Soros's is one of at least three new books that examine the instability of the world economy and challenge the idea that is now with us like the weather; nothing can be done. Of these authors, the one who deserves the most honour is, I think, John Gray - not because he is published by Granta Books (small declaration of interest, hardly in the Geoffrey Robinson class: I edit Granta magazine); nor because Soros himself pays a handsome tribute to him; but because he was more right, sooner, than anyone else. Gray finished his book just after Blair's victory in May last year, a month or so before Thailand's currency began to collapse, which in recent history is the equivalent of that shot in Sarajevo in 1914.

Even when his book was first published, in March this year, you would have been wiser to have read it as a guide to the world's future behaviour than, say, The Wall Street Journal, though that wasn't a popular opinion at the time. Many reviews were hostile. He was attacked as wildly pessimistic. And now only a few months later, after Indonesia, South Korea, Russia, his thoughts seem almost conventional. In a postscript to False Dawn: the delusions of global capitalism, which was republished last week, he writes: "Markets were made to serve man, not man the market. In a global free market the instruments of economic life have become dangerously emancipated from social control and political governance." Even the World Bank agrees.

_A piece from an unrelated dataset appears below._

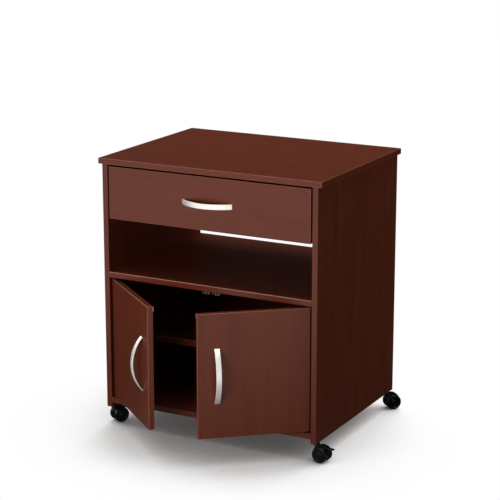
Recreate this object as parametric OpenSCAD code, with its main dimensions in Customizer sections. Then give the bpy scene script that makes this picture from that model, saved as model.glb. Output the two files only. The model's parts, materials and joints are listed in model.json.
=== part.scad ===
// Microwave cart on four twin-wheel casters: a drawer under the top, an open niche
// and a cabinet with two inset doors. Laminated boards, bow handles, roller slides.
// All sizes are in millimetres. The modules are drawn in the cabinet's own frame:
// x = 0 on its centre plane, y = 0 on the front edges of the side panels with +y to
// the rear, z = 0 on the floor. on_floor() then puts the origin in the middle of the
// box that the cart covers on the floor, with its doors ajar as at rest.

/* [Cabinet] */
// Outside width over the two side panels
cabinet_w = 648; // [580:2:760]
// Depth of the side panels
cabinet_d = 505; // [480:1:560]
// Thickness of the boards
board_t = 16; // [15:0.5:19]
// How far the side panels reach below the bottom panel
leg_drop = 12; // [4:1:30]
// Clear height of the opening that the doors close
door_opening_h = 347; // [300:1:420]
// Clear height of the open niche above the fixed shelf
niche_h = 150; // [110:1:200]
// How far the top reaches past each side panel
top_side_overhang = 11; // [0:1:25]
// How far the top reaches past the front
top_front_overhang = 3; // [0:1:20]
// Radius of the banded edges that show
edge_r = 1.2; // [0.4:0.1:2]
// Thickness of the hardboard back
back_t = 3; // [2:0.5:6]
// How far the back overlaps the bottom panel and the fixed shelf
back_lap = 11; // [6:1:14]
// How far the back stays inside the outer faces of the side panels
back_inset = 3; // [0:1:8]
// Height of the stretcher behind the drawer
stretcher_h = 90; // [60:1:110]

/* [Adjustable shelf] */
// How far the shelf's front edge lies behind the front of the cabinet
shelf_setback = 60; // [40:1:120]
// Gap between the shelf and each side panel
shelf_side_gap = 1; // [0.5:0.5:3]
// Gap between the shelf and the back
shelf_back_gap = 2; // [1:0.5:5]
// Distance from the shelf's front and rear edges to its pins
shelf_pin_inset = 40; // [20:1:80]
// Pitch of the rows of pin holes
pin_pitch = 32; // [25:1:40]
// Radius of a shelf pin
pin_r = 2.5; // [2:0.1:3]
// Depth of a pin hole
pin_hole_depth = 9; // [6:0.5:11]
// Length of a pin that carries the shelf
pin_support = 8; // [5:0.5:12]

/* [Drawer] */
// Height of the drawer front
drawer_front_h = 145; // [120:1:180]
// Gap between the drawer front and the top
drawer_top_gap = 5; // [2:0.5:8]
// Gap between the drawer front and each side panel
drawer_side_gap = 4.5; // [2:0.5:6]
// Depth of the drawer box behind its front
drawer_box_d = 400; // [340:1:420]
// Height of the drawer box
drawer_box_h = 100; // [70:1:110]
// Height of the box's lower edge above that of the front
drawer_box_lift = 13; // [8:1:24]
// Thickness of the drawer's sides and back
drawer_board_t = 12; // [10:0.5:15]
// Thickness of the drawer's bottom
drawer_bottom_t = 3; // [2.5:0.5:5]
// Height of the bottom's groove above the lower edge of the box
groove_lift = 10; // [6:1:16]
// Depth of the grooves that hold the bottom
groove_depth = 5; // [3:0.5:6]

/* [Slides] */
// Gap between a side panel and the drawer box
slide_gap = 12.5; // [12:0.5:14]
// Gap between the drawer front and the cabinet rails behind it
rail_front_gap = 2; // [1:0.5:6]
// How far the cabinet rails reach past the rear of the drawer box
rail_tail = 2; // [-60:0.5:6]
// Thickness of the slides' sheet steel
sheet_t = 1.2; // [1:0.1:1.5]
// Radius of a slide roller
roller_r = 8; // [7:0.5:9]
// Width of a slide roller
roller_w = 5.6; // [5:0.1:6]
// Radius of the post that a roller turns on
roller_post_r = 2; // [1.5:0.1:2.5]
// Distance from the end of a slide to its roller
roller_inset = 12; // [10:1:20]

/* [Doors] */
// Opening angle of both doors as the cart stands
door_rest_angle = 40; // [0:1:70]
// Gap between a door and its side panel
door_side_gap = 5.5; // [2:0.5:7]
// Gap between the two doors
door_centre_gap = 8; // [3:0.5:10]
// Gap above the doors
door_top_gap = 4.5; // [4.2:0.1:7]
// Gap below the doors
door_bottom_gap = 4; // [4:0.1:7]
// Distance from a door's hinged edge to its pivot
pivot_inset = 7.5; // [6:0.5:12]
// Distance from the door's front face back to its pivot
pivot_setback = 3; // [1:0.5:5]
// Thickness of a hinge leaf
leaf_t = 1.6; // [1.2:0.1:2]
// Radius of a leaf round its pivot
leaf_nose_r = 4.5; // [4:0.5:6]
// Length of a leaf from its pivot
leaf_len = 42; // [34:1:60]
// Radius of a pivot pin
pivot_r = 2; // [1.5:0.1:2.5]

/* [Handles] */
// Length of a bow handle
handle_len = 150; // [110:1:180]
// How far a bow stands out from its board
handle_rise = 30; // [24:1:44]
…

And yet (like David Astor, like me and probably you) Gray wouldn't claim to be an expert in money.

He isn't even an economist. He has never been a Marxist. He is the Professor of European Thought at the London School of Economics, and his arguments are drawn from culture and history, which in his view are more certain, indeed the only, guides to human behaviour. As he said when we met last week: "The closer you get to markets, the fewer people you meet who have faith in them."

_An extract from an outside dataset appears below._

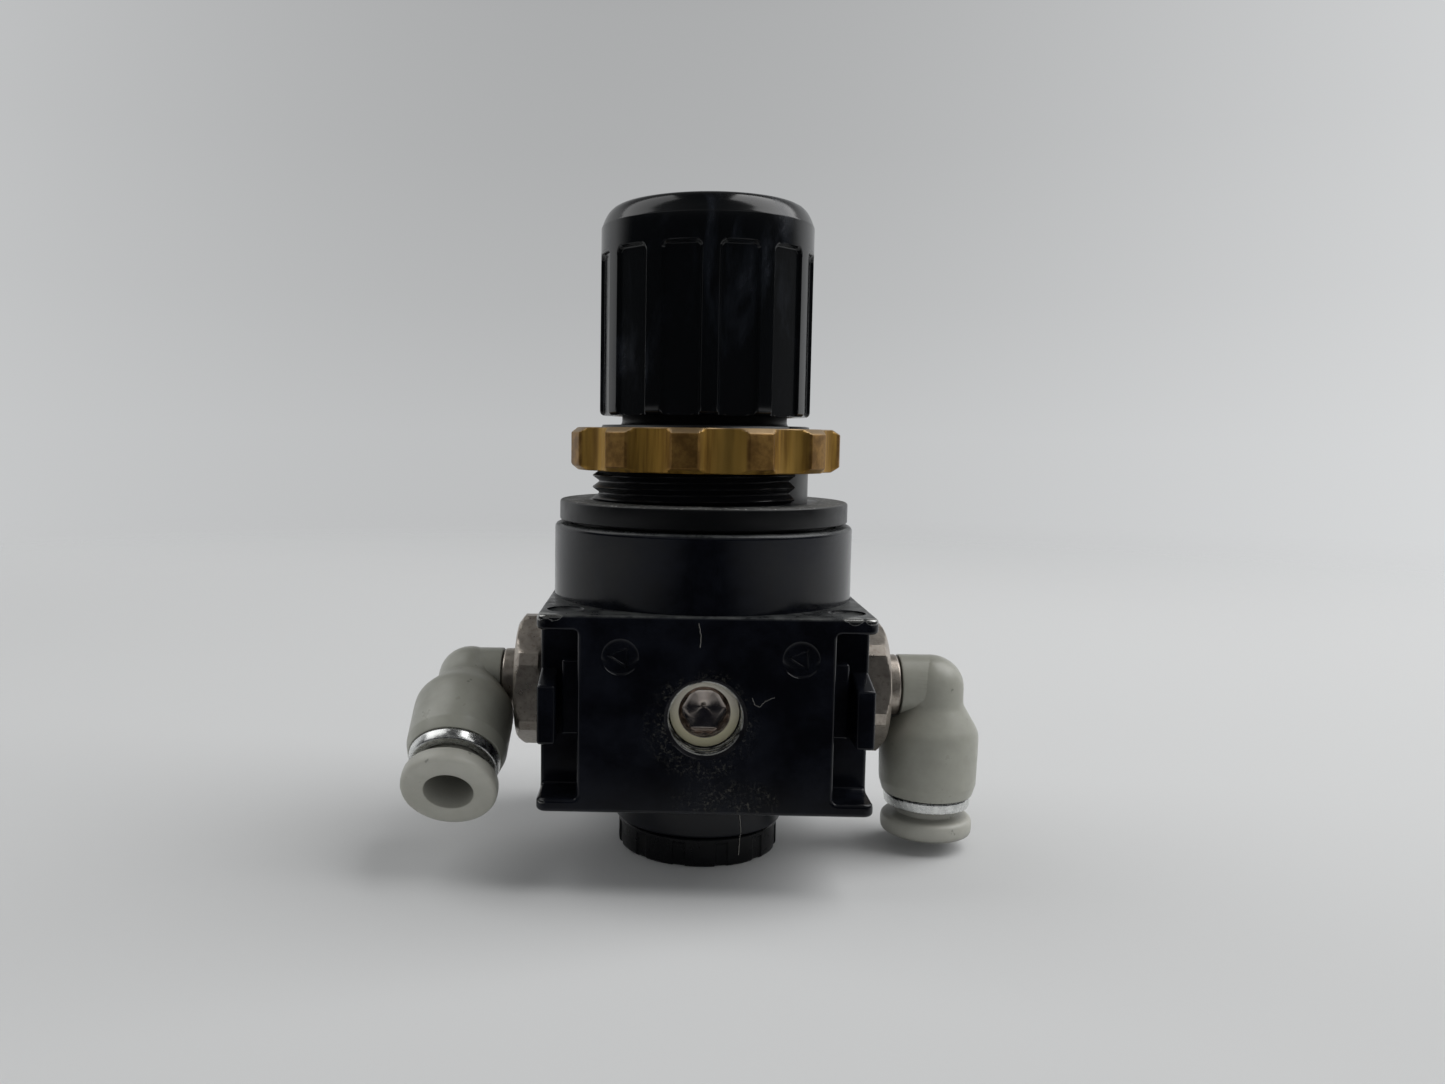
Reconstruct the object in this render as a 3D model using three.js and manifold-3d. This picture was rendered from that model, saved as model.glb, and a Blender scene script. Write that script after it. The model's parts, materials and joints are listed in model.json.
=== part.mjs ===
// Panel-mounted air pressure regulator with two push-in elbow fittings.
// Millimetres, +Z up, knob axis on Z, front of the regulator towards -Y, outlet at -X, inlet at +X.
import * as THREE from 'three';
import { mergeVertices } from 'three/addons/utils/BufferGeometryUtils.js';
import Module from 'manifold-3d';

const wasm = await Module();
wasm.setup();

// ---- body ----
const BODY_HALF_X = 20.0;
const BODY_HALF_Y = 20.3;
const BLOCK_BOTTOM = 9.7;
const BLOCK_TOP = 33.35;
const PLATE_BOTTOM_TOP = 11.3;
const PLATE_TOP_BOTTOM = 31.5;
const RECESS_INNER_X = 15.1;
const RECESS_FLOOR_Y = 14.5;
const RING_R = 19.6;
const RING_TOP = 42.8;
const RING_BORE_R = 17.5;
const LEDGE_Z = 38.6;
const CHAMBER_R = 14.6;
const CHAMBER_FLOOR = 34.6;
const WEB_TOP = 28.6;
const WEB_BOTTOM = 26.2;
const VALVE_CHAMBER_R = 7.6;
const BOSS_R = 11.25;
const BOSS_BOTTOM = 3.5;
const CAP_UNDERSIDE = -0.6;
const CAP_BORE_R = 8.9;
const PORT_Z = 21.25;
const SIDE_PORT_R = 6.3;
const GAUGE_PORT_R = 4.5;
const MARK_LEFT_X = -10.1;
const MARK_RIGHT_X = 11.0;
const MARK_Z = 28.35;
// ---- bonnet ----
const FLANGE_R = 18.95;
const FLANGE_BOTTOM = 43.2;
const FLANGE_TOP = 45.85;
const THREAD_R = 14.7;
const THREAD_ROOT_R = 13.9;
const THREAD_PITCH = 1.5;
const THREAD_TOP = 55.6;
const NECK_R = 10.85;
const NECK_TOP = 68.2;
const SPRING_BORE_R = 8.8;
const PLAIN_HALF = 41;
// ---- panel nut ----
const NUT_R = 17.85;
const NUT_BOTTOM = 49.8;
const NUT_TOP = 55.25;
const NUT_LOBES = 12;
// ---- knob ----
const KNOB_R = 13.8;
const KNOB_BOTTOM = 56.8;
const KNOB_TOP = 83.8;
const KNOB_GROOVES = 12;
// ---- fittings ----
const HEX_FLATS = 16.0;
const HEX_FACE = 7.4;
const HEX_FROM = 20.3;
const HEX_TO = 24.3;
const COLLAR_TO = 26.5;
const ELBOW_X = 31.0;
const ARM_R = 4.1;
const NECK_DROP_R = 4.35;
const BARREL_R = 6.5;
const BARREL_END = 14.5;
const BUTTON_END = 19.9;
const TUBE_R = 3.05;
const LEFT_SWIVEL = -58;
const RIGHT_SWIVEL = 0;

const BIG = 48;
const MID = 26;
const SMALL = 16;
const deg = Math.PI / 180;

// ---------- materials ----------
function finish(color, roughness, metalness) {
  return new THREE.MeshStandardMaterial({ color, roughness, metalness });
}
const paint = finish('#23252b', 0.42, 0.1);
const resin = finish('#1b1c20', 0.4, 0.0);
const gloss = finish('#0d0e10', 0.18, 0.0);
const brass = finish('#b08a48', 0.33, 1.0);
const nickel = finish('#b6a9a0', 0.3, 1.0);
const chrome = finish('#cfd2d4', 0.15, 1.0);
const steel = finish('#8f9296', 0.35, 1.0);
const greyResin = finish('#a9aba4', 0.45, 0.0);
const buttonResin = finish('#b9bbb5', 0.4, 0.0);
const rubber = finish('#18181a', 0.85, 0.0);
const zinc = finish('#a8a69c', 0.4, 1.0);

// ---------- helpers ----------
function lathe(points, segments) {
  const profile = points.map((p) => new THREE.Vector2(p[0], p[1]));
  const geometry = new THREE.LatheGeometry(profile, segments);
  return geometry.rotateX(Math.PI / 2);
}

function closed(points) {
  return [...points, points[0]];
}

function solid(geometry) {
  const bare = geometry.clone();
  bare.deleteAttribute('normal');
  bare.deleteAttribute('uv');
  const merged = mergeVertices(bare, 1e-4);
  const source = merged.index.array;
  const keep = [];
  for (let i = 0; i < source.length; i += 3) {
    const a = source[i];
    const b = source[i + 1];
    const c = source[i + 2];
    if (a !== b && b !== c && c !== a) keep.push(a, b, c);
  }
  const mesh = new wasm.Mesh({
    numProp: 3,
    vertProperties: new Float32Array(merged.attributes.position.array),
    triVerts: new Uint32Array(keep),
  });
  return new wasm.Manifold(mesh);
}

function surface(manifold) {
  const mesh = manifold.simplify(0.004).getMesh();
  const geometry = new THREE.BufferGeometry();
  geometry.setAttribute('position', new THREE.BufferAttribute(mesh.vertProperties, 3));
  geometry.setIndex(new THREE.BufferAttribute(mesh.triVerts, 1));
  geometry.computeVertexNormals();
  return geometry;
}

function rod(radius, from, to, segments = MID) {
  return lathe([[0, from], [radius, from], [radius, to], [0, to]], segments);
}

function sleeve(inner, outer, from, to, segments = MID) {
  return lathe(closed([[inner, from], [outer, from], [outer, to], [inner, to]]), segments);
}

function oRing(centreR, wireR, z, segments = MID) {
  const points = [];
  const sides = 6;
  for (let i = 0; i < sides; i += 1) {
    const a = (i / sides) * 2 * Math.PI;
    points.push([centreR + wireR * Math.cos(a), z + wireR * Math.sin(a)]);
  }
  return lathe(closed(points), segments);
}

function box(x0, x1, y0, y1, z0, z1) {
  const geometry = new THREE.BoxGeometry(x1 - x0, y1 - y0, z1 - z0);
  return geometry.translate((x0 + x1) / 2, (y0 + y1) / 2, (z0 + z1) / 2);
}

function alongX(geometry, side) {
  return geometry.rotateY((side * Math.PI) / 2);
}

function alongY(geometry, side) {
  return geometry.rotateX((-side * Math.PI) / 2);
}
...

The great qualities of his book, as of him, are clarity and a kind of pungent scepticism, like strong unmilked, unsweetened tea. He writes assertively. He said he hadn't wanted to hedge his bets. "I wrote the book to attack a consensus that was seen then as common sense," he said.

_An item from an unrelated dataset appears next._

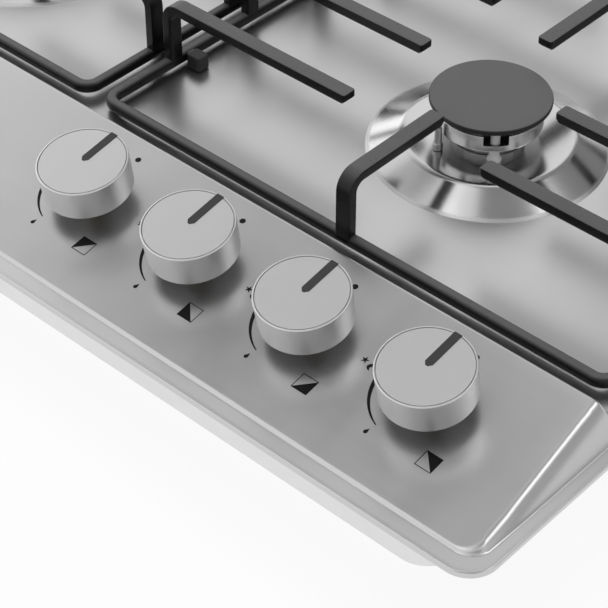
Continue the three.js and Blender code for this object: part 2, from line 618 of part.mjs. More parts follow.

"The critics of the global market had been driven to the margin. It had become a world view, every mainstream political party subscribed to it as historic inevitability. The only people openly questioning it were people like the Ralph Nader, the Greens, academics in development studies. My view was always that it was a political project with prospects that weren't too good."

Gray's journey towards this view, however, has been in some ways an unusual one. He was born 50 years ago in South Shields on Tyneside; his father was a carpenter. Shorthand descriptions of origins can deceive, but it would be reasonable to imagine from this one that his attacks on the free- market come from the Left. Not at all. Throughout the 1980s he was known as a Thatcherite academic, whose views were sometimes listened to (if not actually heeded) by the lady herself. So how did he get from there to here?

During our talk, two reasons emerged. The first is that the global free market requires people to think and behave differently - just as differently, in Gray's opinion, as successful Marxism would. In the second, there is the figure of the universal worker; in the first, the universal consumer. Both ideologies see the need for human security as irrational and dispensable. Gray doesn't believe in what he called this "hubristic humanism" which owes so much to Christianity and the Enlightenment of the 18th century. He quoted the Edinburgh philosopher David Hume: "All plans of government which suppose great reformation in the manners of mankind are plainly imaginary."

Gray said: "The future will always be more like the past than any of our hopes for it. For instance, the idea that America has found a new paradigm of growth [no recessions, steadily onwards and upwards], that's plainly imaginary." He didn't believe in the "political romanticism" - which political parties still sell, despite gathering scepticism - that "good things can be achieved without consequent bads in their shadows". In other words, there is often a downside.

Second, he believed that people were far more strongly attached to their cultures than globalisation allowed. Japan was not China, Britain was not the USA. "There are quite severe limits to the extent that different cultures can replicate each other's achievements. That's a very fundamental for me. It explains my hostility both to Marxism and to global laissez- faire.

"Cultural traditions are repositories of meanings for people's lives. There will always be death and accidents and grief, and we'll still be confronted by the same facts of mortality and contingency."

Later, Gray and I went for a meal and over the coffee he indulged me in my new obsession: Peps, pensions, the most prudent place to put one's money. Eventually, he said: "Perhaps the best prudence in this situation is imprudence," meaning, I think, that I should spend it on goods or property.

That, in this new Age of Uncertainty, may be the best advice. It would also, if widely followed, forestall the coming recession, though not the one after that.

The Crisis of Global Capitalism, by George Soros, published by Little Brown at pounds 17.99;

False Dawn: the delusions of global capitalism, by John Gray, published by Granta Books at pounds 8.99.